One client I work with struggles to make decisions to take care of business in his daily life, because he was taught that suffering is virtuous, and joy is selfish and wrong. This creates a terrible dilemma for him on a daily, practical level. It means he can’t use the most basic guidance system God/spirit has given each of us: the feelings we feel in our body.

He’s afraid to enter into the Inner Bonding process, to dialogue and discover what loving action would look like in a given situation. If he imagines a particular option in his mind, and feelings of rightness or happiness or satisfaction arise in his body, then he is forced to conclude the option must be a bad option.  And if the feelings that arise are negative—then in truth, it very possibly IS a bad option.

Worst of all, when someone tries to control God this way, it robs him or her of the opportunity to experience the truth of what heaven really is, and to enter it now. In truth, the darkness of which Kahlil Gibran speaks exist in my life from moment to moment.  It exists in my closed heart, when I am in the intent to protect myself from pain instead of being in the intent to open to love and learning.

Likewise, heaven is not a place we go after we die.  Heaven exists right here, now, and we experience it when we open all of our feelings, including painful ones, instead of trying to protect from them. There is nothing we have to do to deserve divine love, but it is up to each of us, moment by moment, to choose to open to it.

The more we open to whatever life sends us, the more our heart expands and our capacity for love increases. The joy we are capable of feeling expands in proportion to the suffering we have experienced—if we open fully to the painful feelings.  Staying openhearted in the suffering expands the container we have available for all of our feelings. This joy is heaven. And paradoxically, if we stay openhearted, we can experience this joy even while we are hurting.

If I choose to stay in the intent to learn, then I see the darkness as an opportunity rather than a problem. I move into the intent to learn, to find out what I am doing or believing, that is creating this darkness—knowing that in fact, there is only light.
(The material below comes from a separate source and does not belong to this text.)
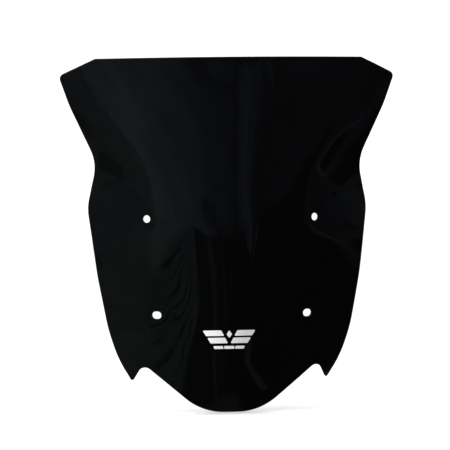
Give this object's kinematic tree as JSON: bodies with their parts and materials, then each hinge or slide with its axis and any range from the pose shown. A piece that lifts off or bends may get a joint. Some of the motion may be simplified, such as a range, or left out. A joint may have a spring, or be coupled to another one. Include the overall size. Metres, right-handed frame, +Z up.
{
  "type": "windshield screen",
  "caption": "Formed gloss-black touring windshield with flared ears, a narrow waist, a notched lower lobe, slotted screw holes and a foil badge.",
  "frame": {"origin": "centre of the four screw seats, on the front face", "axes": "+Z up along the screen, +X across it to the right as seen from the road, -Y towards the road, +Y towards the rider"},
  "size_m": [0.4376, 0.0756, 0.4621],
  "materials": {
    "smoked_acrylic": "polished, near-opaque dark smoke acrylic",
    "silver_foil": "satin silver foil"
  },
  "bodies": {
    "root": {"screen_panel": "smoked_acrylic", "badge_blade_upper_left": "silver_foil", "badge_blade_upper_right": "silver_foil", "badge_blade_lower_left": "silver_foil", "badge_blade_lower_right": "silver_foil", "badge_diamond": "silver_foil", "badge_dash_left": "silver_foil", "badge_dash_centre": "silver_foil", "badge_dash_right": "silver_foil"}
  },
  "joints": []
}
Just as the sun is still there even when it is behind the clouds, there is never not divine light everywhere accessible to us. I block myself from seeing it with my false beliefs and my fears, my addictions, and my controlling behaviors. Each time I re-commit myself to evolving and growing into more lovingness, I will be presented with new opportunities to illuminate areas of darkness in myself.
 
Here, these wonderful words of Kahlil Gibran take on a new level of meaning for me. I realize that as I’ve thought this through, I’ve created a judgment: “darkness is hard and bad, dawn is good”.  “You have to get through the tough times to enjoy the good times”.  And so on.
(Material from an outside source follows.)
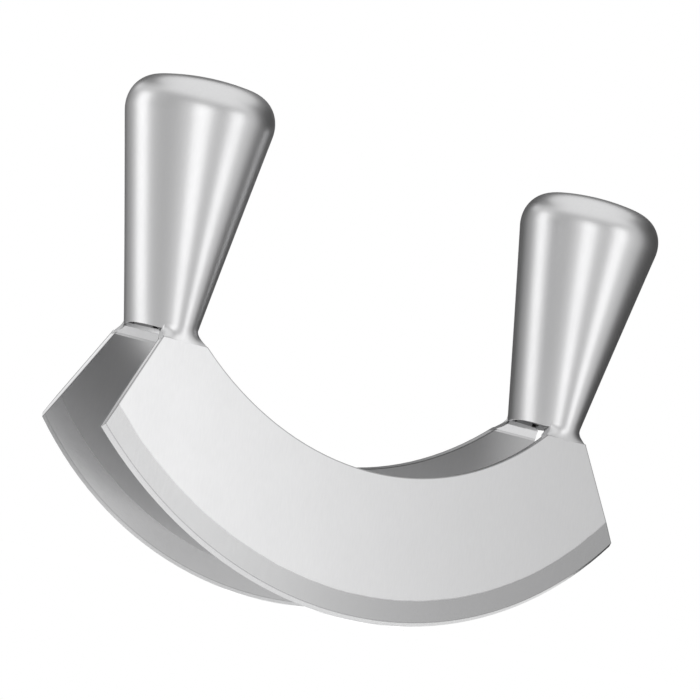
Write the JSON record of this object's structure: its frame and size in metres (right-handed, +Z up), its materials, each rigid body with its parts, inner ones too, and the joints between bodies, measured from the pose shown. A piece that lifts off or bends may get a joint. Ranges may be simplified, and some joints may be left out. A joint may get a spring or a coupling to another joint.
{
  "type": "double-bladed mezzaluna",
  "caption": "Rocking herb and vegetable chopper of stainless steel: splayed curved blades side by side, carried by upright hollow knob handles at their ends.",
  "frame": {"origin": "on the cutting board, midway between the two cutting edges and midway between the two handles", "axes": "+X along the blades towards the right handle, +Y from the front blade to the rear blade, +Z up to the knobs"},
  "size_m": [0.1836, 0.0454, 0.1377],
  "materials": {
    "blade_steel": "fine upright grain, with a plain ground band along the cutting edge",
    "handle_steel": "satin polish",
    "plate_steel": "unpolished sheet",
    "weld_steel": "ground and blended"
  },
  "bodies": {
    "root": {"front_blade": "blade_steel", "rear_blade": "blade_steel", "left_handle_front_shell": "handle_steel", "left_handle_rear_shell": "handle_steel", "right_handle_front_shell": "handle_steel", "right_handle_rear_shell": "handle_steel", "left_handle_base_plate": "plate_steel", "right_handle_base_plate": "plate_steel", "left_front_weld": "weld_steel", "left_rear_weld": "weld_steel", "right_front_weld": "weld_steel", "right_rear_weld": "weld_steel"}
  },
  "joints": []
}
But in actuality, as I stay openhearted more and more of the time, I start to lose the ability to see things as “good” or “bad”. They just are what they are, and I have decisions to make about how to respond, and choices about how I approach those decisions.

Looking at things this way, my head starts to pop above the clouds more and more often. I see that the sun is there all the time. And when I find myself back in the clouds again, having what I might in the past have labeled “a hard time” or “a bad day”  or “a terrible year”, there’s a membrane of curiosity and even excitement, thin but supple, around the whole experience, even as I may be dealing with intensely challenging feelings, events, or decisions.  I find myself wondering what “dawn” will emerge from this “darkness”.

Like night and day, the opening and closing of my heart is a continuing cycle. This is a part of being human. When things seem dark, it is time to be very aware of my choices, because the return the dawn within me is determined by the way I choose to think and act.  Khalil Gibran’s beautiful words inspire me to remember that  the presence of darkness in this moment does not mean something is wrong.  I can choose how I want to see it.

This is the nature of free will.  If I truly open to the moment by staying openhearted, whatever I am feeling, then dawn will come.